Playing against a cornered opponent that had to pass – with a quarterback playing with broken ribs doing the passing – the 49ers let a 10-point lead with 11:12 remaining in the fourth quarter fritter away, looking increasingly helpless to do anything to stop the reversal of fortune.

Time for some kind of a shakeup? How about staying the course instead.

"I think we're in a process of finding our identity, having it click on all cylinders," were the first words out of Harbaugh's mouth Monday. "In a lot of ways, disappointed like all fans, all players, all coaches. Everybody involved is disappointed, but not discouraged. I feel we're on track. We're going to stick to our guns."

The problem is, the 49ers are shooting blanks. They're misfiring and backfiring.

Their offense is a mess.

Their secondary is a breakdown waiting to happen.

They need help, or they need change. Sticking to their guns will only leave them stuck where they are today, coming off a game they once led 14-0 but ended up losing after getting out-gained by 266 yards.

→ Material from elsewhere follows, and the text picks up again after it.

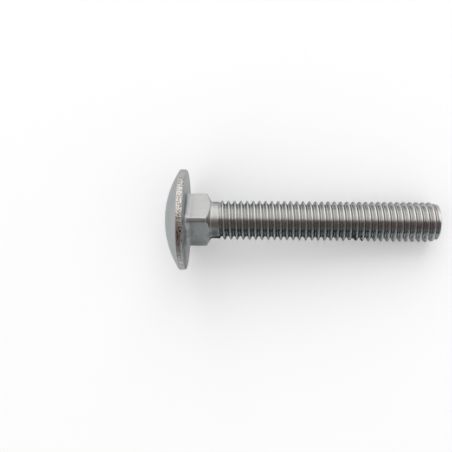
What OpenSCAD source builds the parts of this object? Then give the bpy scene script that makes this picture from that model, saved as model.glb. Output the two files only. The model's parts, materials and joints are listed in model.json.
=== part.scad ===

That happens to be more yards – considerably more yards – than the 49ers have gained on offense in either of their two games this season.

They rank 31st in the NFL in total offense, and that's only because the Seattle Seahawks happen to play in the same league.

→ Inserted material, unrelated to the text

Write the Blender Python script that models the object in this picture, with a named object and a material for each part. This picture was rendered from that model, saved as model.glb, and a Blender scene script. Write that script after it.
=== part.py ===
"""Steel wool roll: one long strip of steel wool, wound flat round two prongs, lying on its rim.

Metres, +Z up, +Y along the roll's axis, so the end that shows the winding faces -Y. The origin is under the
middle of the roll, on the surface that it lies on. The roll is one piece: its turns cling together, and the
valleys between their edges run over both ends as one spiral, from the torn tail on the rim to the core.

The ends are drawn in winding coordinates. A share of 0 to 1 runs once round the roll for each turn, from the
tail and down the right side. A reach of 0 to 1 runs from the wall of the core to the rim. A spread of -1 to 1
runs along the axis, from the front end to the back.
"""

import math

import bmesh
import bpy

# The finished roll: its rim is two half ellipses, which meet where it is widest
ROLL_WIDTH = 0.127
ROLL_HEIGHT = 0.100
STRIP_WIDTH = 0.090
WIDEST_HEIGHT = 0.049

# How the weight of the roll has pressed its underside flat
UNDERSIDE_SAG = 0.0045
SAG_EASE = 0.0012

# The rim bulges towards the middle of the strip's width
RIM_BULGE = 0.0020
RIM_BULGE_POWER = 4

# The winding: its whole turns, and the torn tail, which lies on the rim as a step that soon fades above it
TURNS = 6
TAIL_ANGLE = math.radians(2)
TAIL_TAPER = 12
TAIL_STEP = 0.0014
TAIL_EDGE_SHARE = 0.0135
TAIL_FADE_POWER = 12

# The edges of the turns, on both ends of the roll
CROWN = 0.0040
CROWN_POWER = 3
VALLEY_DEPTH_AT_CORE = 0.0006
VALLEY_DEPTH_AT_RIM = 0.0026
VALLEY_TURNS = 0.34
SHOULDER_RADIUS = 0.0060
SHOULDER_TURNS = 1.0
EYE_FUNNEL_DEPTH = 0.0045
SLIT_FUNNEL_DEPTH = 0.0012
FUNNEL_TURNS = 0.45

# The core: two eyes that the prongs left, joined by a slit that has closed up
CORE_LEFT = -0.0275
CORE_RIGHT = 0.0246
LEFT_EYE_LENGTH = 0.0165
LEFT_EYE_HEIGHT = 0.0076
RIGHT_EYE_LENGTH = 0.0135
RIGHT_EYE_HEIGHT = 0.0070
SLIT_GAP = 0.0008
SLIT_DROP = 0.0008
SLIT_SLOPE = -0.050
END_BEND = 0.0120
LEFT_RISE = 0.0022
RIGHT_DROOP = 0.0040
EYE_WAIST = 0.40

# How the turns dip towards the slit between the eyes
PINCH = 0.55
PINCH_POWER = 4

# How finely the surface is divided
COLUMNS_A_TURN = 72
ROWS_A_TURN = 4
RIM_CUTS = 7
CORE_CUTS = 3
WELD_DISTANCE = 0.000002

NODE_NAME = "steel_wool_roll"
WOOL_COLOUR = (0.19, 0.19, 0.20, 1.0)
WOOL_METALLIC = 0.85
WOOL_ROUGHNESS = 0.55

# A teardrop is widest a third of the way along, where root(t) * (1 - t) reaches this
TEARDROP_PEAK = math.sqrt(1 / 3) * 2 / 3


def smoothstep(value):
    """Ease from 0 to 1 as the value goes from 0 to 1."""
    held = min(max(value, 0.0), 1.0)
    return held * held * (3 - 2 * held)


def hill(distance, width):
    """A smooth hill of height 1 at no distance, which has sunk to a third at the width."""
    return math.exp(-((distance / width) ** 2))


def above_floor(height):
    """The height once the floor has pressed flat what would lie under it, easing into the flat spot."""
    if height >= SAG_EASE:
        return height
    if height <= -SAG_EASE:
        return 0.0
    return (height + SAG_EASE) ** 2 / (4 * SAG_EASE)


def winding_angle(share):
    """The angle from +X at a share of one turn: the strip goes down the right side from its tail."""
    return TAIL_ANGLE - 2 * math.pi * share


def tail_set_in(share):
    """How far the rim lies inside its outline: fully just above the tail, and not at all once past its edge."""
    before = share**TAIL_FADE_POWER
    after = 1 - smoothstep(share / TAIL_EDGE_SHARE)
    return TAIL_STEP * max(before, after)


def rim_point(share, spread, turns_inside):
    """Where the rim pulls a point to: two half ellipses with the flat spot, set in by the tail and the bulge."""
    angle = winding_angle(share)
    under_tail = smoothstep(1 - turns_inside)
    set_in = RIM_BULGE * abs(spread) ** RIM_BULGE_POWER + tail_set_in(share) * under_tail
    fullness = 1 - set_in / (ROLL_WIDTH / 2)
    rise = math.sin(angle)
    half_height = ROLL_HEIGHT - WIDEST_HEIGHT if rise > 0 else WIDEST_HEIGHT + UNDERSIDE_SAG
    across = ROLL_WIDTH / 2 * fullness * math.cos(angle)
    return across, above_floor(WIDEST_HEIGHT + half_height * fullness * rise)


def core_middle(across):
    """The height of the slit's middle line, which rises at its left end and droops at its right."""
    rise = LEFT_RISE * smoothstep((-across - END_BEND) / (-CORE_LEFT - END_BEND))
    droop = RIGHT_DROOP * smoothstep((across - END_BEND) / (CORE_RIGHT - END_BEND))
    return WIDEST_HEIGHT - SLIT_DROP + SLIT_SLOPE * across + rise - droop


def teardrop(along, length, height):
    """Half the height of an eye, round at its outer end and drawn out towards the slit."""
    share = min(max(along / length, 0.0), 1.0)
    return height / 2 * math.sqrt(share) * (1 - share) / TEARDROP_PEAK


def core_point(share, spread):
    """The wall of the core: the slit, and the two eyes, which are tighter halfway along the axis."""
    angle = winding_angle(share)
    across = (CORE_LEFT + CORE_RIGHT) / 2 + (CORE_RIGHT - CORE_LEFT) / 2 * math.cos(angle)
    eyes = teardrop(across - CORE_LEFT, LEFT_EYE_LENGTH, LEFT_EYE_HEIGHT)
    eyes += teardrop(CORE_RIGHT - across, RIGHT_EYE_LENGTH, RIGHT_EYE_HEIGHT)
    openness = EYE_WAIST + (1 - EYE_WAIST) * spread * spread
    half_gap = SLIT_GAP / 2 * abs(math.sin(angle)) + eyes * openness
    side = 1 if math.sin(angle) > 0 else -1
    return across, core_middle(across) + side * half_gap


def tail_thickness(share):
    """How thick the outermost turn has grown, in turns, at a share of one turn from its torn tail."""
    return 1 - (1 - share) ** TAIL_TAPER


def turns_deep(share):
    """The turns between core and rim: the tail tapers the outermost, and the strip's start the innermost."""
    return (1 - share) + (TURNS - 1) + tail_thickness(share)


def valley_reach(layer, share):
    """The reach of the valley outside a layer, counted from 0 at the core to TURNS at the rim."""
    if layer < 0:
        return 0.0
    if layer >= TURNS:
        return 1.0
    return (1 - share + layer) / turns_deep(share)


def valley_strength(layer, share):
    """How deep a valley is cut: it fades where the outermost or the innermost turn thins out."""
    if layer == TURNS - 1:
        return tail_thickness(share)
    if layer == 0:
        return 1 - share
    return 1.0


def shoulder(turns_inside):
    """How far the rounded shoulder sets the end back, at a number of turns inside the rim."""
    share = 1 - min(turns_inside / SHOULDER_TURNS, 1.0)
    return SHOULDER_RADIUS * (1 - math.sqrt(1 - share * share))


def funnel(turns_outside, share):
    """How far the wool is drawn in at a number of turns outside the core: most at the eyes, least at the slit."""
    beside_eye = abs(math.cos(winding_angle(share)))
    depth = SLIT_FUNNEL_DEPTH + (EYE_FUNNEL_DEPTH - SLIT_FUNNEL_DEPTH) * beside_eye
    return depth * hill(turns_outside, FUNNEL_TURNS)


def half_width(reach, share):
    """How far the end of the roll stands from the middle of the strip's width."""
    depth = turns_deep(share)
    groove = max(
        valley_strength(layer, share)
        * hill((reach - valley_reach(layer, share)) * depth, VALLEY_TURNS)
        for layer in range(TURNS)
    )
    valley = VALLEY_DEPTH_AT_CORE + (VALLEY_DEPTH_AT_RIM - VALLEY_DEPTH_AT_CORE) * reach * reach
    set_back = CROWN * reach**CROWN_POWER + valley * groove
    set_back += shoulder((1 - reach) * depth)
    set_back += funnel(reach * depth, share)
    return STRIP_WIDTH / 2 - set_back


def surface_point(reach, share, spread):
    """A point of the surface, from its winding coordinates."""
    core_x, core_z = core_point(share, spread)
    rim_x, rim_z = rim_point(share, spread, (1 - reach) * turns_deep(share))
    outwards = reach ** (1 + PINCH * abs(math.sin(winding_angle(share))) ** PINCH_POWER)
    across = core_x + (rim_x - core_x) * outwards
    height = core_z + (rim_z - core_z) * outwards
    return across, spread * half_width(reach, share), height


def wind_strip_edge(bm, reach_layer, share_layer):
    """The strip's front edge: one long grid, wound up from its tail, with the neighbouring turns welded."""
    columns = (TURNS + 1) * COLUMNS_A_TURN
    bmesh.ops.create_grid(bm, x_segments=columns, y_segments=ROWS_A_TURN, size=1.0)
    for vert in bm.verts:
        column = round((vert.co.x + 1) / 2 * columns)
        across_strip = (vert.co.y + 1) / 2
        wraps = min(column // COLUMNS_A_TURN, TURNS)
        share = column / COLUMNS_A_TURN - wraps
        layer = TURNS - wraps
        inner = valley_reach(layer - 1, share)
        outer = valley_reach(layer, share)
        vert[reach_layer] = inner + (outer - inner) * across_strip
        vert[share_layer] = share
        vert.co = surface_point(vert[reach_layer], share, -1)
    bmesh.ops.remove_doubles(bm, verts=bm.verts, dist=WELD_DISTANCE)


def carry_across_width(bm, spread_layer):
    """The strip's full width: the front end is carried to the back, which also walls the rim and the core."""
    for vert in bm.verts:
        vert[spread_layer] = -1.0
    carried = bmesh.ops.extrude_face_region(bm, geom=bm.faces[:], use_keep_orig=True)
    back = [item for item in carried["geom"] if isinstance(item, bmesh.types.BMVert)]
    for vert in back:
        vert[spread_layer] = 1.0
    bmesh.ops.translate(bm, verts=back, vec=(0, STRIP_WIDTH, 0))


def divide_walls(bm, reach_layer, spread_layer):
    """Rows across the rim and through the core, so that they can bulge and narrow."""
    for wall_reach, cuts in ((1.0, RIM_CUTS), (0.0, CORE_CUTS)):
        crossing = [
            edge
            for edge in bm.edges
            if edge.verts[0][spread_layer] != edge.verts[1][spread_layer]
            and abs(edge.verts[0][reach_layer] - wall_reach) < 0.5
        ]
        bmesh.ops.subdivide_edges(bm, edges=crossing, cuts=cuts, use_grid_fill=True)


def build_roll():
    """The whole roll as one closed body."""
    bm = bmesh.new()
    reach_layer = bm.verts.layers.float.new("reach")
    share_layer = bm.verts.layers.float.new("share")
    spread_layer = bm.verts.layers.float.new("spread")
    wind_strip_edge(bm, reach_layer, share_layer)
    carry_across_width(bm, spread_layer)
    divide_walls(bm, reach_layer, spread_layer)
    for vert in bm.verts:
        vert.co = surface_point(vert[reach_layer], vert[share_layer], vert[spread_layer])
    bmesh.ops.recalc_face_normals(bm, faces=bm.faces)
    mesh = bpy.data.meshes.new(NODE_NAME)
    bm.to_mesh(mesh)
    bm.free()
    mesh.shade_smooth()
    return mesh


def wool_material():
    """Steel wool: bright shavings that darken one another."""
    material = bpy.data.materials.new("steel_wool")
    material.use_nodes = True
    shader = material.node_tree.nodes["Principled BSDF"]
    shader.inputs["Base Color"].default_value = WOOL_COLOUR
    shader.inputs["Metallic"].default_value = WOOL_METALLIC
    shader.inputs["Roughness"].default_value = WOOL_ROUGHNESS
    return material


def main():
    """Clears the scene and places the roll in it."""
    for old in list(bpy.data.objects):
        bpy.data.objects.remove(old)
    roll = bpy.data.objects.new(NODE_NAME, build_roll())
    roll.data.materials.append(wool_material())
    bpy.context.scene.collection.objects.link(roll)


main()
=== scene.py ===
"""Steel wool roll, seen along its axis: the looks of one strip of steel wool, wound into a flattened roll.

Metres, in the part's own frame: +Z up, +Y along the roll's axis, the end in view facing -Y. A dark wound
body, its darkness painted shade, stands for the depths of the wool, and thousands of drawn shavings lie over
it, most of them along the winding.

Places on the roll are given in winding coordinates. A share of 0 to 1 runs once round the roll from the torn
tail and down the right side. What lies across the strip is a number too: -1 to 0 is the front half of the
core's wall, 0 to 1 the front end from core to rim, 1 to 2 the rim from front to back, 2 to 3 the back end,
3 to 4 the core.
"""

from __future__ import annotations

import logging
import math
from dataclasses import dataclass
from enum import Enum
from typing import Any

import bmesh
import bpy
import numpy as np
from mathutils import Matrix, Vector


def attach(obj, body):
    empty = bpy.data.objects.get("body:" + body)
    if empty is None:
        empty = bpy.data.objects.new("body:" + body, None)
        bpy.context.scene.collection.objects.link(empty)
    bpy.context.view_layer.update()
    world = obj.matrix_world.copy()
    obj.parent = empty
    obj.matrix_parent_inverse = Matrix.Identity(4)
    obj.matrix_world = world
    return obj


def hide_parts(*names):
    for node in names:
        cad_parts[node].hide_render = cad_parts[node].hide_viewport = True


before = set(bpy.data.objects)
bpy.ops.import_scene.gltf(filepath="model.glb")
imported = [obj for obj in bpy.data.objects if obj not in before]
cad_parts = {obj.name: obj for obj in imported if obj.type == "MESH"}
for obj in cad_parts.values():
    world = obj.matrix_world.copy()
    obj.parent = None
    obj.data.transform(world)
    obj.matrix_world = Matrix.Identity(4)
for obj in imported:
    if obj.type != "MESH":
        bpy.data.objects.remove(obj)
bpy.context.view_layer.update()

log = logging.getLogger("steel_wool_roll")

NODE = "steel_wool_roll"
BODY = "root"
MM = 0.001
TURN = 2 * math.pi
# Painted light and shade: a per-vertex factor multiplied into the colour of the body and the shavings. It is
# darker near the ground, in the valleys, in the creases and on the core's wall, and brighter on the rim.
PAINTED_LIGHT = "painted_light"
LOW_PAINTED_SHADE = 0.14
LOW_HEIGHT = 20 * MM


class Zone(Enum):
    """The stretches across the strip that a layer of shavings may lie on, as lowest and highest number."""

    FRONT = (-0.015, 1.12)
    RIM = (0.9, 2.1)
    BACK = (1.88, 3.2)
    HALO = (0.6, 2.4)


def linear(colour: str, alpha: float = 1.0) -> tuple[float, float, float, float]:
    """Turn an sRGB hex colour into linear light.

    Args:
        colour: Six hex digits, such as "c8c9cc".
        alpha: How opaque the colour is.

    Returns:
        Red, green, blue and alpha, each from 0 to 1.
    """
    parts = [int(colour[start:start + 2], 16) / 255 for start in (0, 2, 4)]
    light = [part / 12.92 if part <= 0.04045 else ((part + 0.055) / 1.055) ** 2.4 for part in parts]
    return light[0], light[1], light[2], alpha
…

They can't run the ball (29th in NFL in rushing average). They can't pass (29th in passing offense). They can't move the chains (30th in first downs). They can't protect their quarterback (29th in sacks allowed per play)

They can't open holes for their star halfback. Frank Gore is averaging 2.5 yards per carry, and he didn't look too happy about it Sunday after rushing 20 times for just 47 yards.

They can't get the ball to their star tight end, who was targeted only twice Sunday, and Vernon Davis didn't look too happy about it after catching both passes for 18 yards.

Their top threat to score touchdowns is their kick-return specialist.

"We want to be good in all areas," Harbaugh said, talking about the offense.

But right now, the Niners aren't good in any.

Quarterback Alex Smith has looked pretty good running the offense efficiently, and also avoiding turnovers despite his interception Sunday that the Cowboys were able to cash in for their second touchdown to tie the game.

The way Cowboy defenders were coming free and Smith was getting hammered while setting up Sunday – when he was sacked six times while taking nine QB hits from the Dallas defense – the 49ers are fortunate he found a way to hang onto the football on at least two occasions.

After their ultra-conservative opener, the 49ers finally allowed Smith to take a few shots down the field against the Cowboys, and look at the results: a 12-yard rope to Kyle Williams in the corner of the end zone for a touchdown, and a nicely-feathered 26-yard TD throw to a wide-open Delanie Walker.

Smith has a nice 95.2 passer rating after two games – 11th among NFL quarterbacks – but he's averaging just 6.89 yards gained per pass, which puts him next-to-last among the league's top 18 ranked quarterbacks.

And when the Niners had an opportunity to salt away the game in the fourth quarter by putting the ball back in Smith's hands, they declined to take points off the scoreboard to do so.

Harbaugh's decision to decline a 15-yard penalty that would have given the 49ers a first down at the Dallas 22-yard line – while decreasing their lead from 10 points to seven – drew a lot of criticism.

But even in retrospect, it was not a bad move or even the wrong move. Because the 49ers are going to need all the points they can get this season.

They need a lot of things. And with Romo's late bang-up act Sunday suggesting the Niners will be in some shootouts this season, the offense needs to be fixed first.

"Like I said, we're trying to forge that identity," Harbaugh said. "Like a lot of teams that you see are trying to find that. We're going to keep working at it to get better in all those areas, in our passing attack and in our running game. We're going to plan, we're going to practice it, we're going to scheme to put our players in the best position to execute – and then execute. All those things can and will improve."

The sooner the better, or else there could be more end results like last week when the smoke clears and the guns are done blazing.